Police in Campeche state, where Ciudad del Carmen is located, said they have already closed several highways because of flooding.
By Friday, the storm is expected to make a northward turn and head towards the U.S. Gulf coast, where the Hurricane Center said “there is a risk of storm surge, rainfall, and wind impacts this weekend along portions of the U.S. Gulf Coast from Texas to the Florida Panhandle.”
By late Tuesday, Cristobal was centered about 50 miles (75 kilometers) northwest of Ciudad del Carmen, and the Hurricane Center said the storm was heading to the south at 1 mph (2 kph). It had maximum sustained winds of 50 mph (85 kph).
It is unclear whether interaction with land in southern Mexico could weaken the storm, and how much wind sheer in the Gulf might prevent it from strengthening again.
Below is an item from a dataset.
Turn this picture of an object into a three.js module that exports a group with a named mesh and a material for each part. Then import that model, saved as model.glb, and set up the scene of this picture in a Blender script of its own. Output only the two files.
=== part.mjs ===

Cristobal's winds could build to 65 mph (105 kph) when it moves toward the U.S. Gulf Coast over the weekend.
While that would remain tropical-storm strength, Dennis Feltgen, a spokesman for the National Hurricane Center, urged Gulf Coast residents to keep an eye on Cristobal, noting “there is no such thing as ‘just a tropical storm’."
A tropical storm warning was in effect across the southern arc of the Gulf from Campeche to the port of Veracruz, though the biggest effect was likely to be rainfall accumulations of 10 to 20 inches (25 to 50 centimeters), and even more in isolated areas.
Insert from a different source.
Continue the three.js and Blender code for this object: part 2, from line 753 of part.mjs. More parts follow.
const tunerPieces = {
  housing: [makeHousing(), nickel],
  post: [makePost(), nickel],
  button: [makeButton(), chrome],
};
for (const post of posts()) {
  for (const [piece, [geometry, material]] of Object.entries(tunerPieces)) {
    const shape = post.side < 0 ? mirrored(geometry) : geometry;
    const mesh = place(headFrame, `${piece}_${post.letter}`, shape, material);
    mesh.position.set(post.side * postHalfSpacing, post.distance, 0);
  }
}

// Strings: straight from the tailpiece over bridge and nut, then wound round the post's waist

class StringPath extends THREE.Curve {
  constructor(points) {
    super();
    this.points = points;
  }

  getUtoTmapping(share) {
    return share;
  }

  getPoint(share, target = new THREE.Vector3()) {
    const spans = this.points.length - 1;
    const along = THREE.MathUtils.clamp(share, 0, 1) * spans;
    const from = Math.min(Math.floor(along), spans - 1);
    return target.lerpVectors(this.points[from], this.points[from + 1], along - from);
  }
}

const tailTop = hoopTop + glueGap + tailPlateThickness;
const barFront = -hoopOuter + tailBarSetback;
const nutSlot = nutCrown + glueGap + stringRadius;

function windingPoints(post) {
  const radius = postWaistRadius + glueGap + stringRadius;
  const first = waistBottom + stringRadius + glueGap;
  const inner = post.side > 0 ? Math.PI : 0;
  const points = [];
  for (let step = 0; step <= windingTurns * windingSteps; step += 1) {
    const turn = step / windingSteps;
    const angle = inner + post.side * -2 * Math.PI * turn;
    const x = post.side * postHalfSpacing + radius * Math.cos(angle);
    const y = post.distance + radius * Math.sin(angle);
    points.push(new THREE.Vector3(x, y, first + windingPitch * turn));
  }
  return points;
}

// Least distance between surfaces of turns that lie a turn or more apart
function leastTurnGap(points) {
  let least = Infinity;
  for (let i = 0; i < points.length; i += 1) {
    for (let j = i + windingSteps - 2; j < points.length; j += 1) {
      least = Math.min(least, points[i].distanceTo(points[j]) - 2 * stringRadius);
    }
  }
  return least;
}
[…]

That poses a special risk to the Pacific coastal areas of southern Mexico, Guatemala and El Salvador, which were already drenched.
Cristobal formed from the remnants of the Eastern Pacific's Tropical Storm Amanda, which killed at least 17 people as it moved across El Salvador and Guatemala over the weekend.
Because Amanda broke up after crossing over Guatemala and El Salvador into the Gulf, where Cristobal formed, it is not technically a “cross-over”storm that moved from the Pacific to the Atlantic, though that has occurred in the past.
But Amanda and Cristobal will soak some of the same areas, Feltgen noted.
“Unfortunately, the rain is falling in the same general area,” said Feltgen. “There are areas that will probably be measuring the rain in feet, not inches. ... That is catastrophic.”